EXERCISE: Repeat exactly the lines of the listing below, please, starting with the first and ending with the line containing "with a platform."; leave out the rest.

MATERIAL PROVIDED:

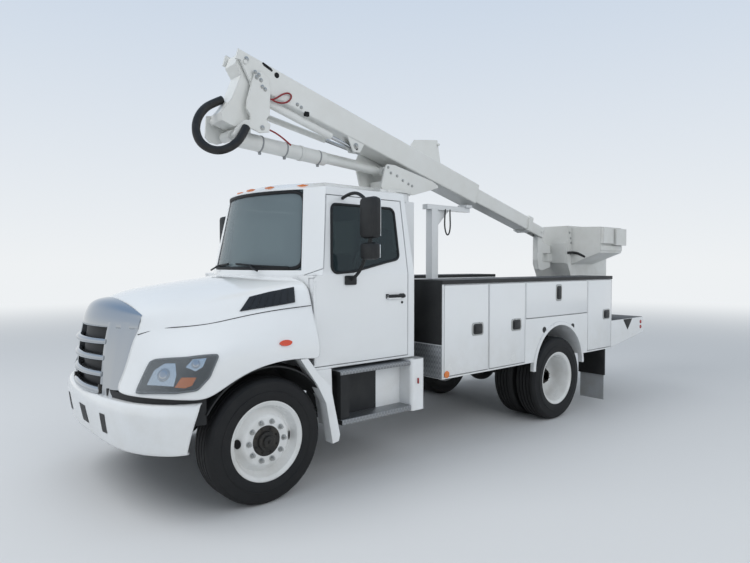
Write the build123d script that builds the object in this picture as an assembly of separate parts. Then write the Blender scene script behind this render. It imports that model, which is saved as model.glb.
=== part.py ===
"""Cherry picker truck: a two-axle service truck that carries an articulated, telescopic boom with a platform.

Millimetres. X is across the truck with the driver's side at +X, Y runs rearwards from the front axle,
and Z is up from the ground. The finished pieces are moved along Y so that the origin lies on the ground
under the middle of the whole vehicle. Outlines seen from the side are lists of (y, z), outlines seen from
the front are lists of (x, z), and outlines seen from above are lists of (x, y).
"""
from build123d import *
from math import cos, hypot, radians, sin
import os

# Overall places along the truck, measured from the front axle
WHEELBASE = 3860
FRONT_OVERHANG = 1090
PLATFORM_END_Y = 6640
HALF_WIDTH = 1190
GROUND_TO_AXLE = 485

# Clearances and walls
PIN_GAP = 0.3
DOOR_GAP = 6
CAB_WALL = 60
SHEET = 30

# Wheels
TYRE_RADIUS = 485
TYRE_WIDTH = 272
RIM_RADIUS = 292
RIM_WALL = 14
FRONT_TYRE_X = 975
REAR_OUTER_X = 1040
TWIN_SPACING = 310
HUB_RADIUS = 75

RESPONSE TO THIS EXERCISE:
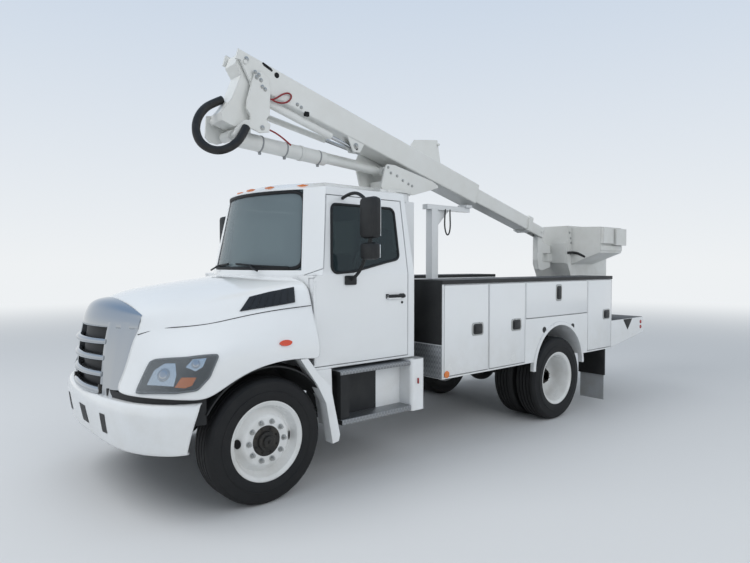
Write the build123d script that builds the object in this picture as an assembly of separate parts. Then write the Blender scene script behind this render. It imports that model, which is saved as model.glb.
=== part.py ===
"""Cherry picker truck: a two-axle service truck that carries an articulated, telescopic boom with a platform.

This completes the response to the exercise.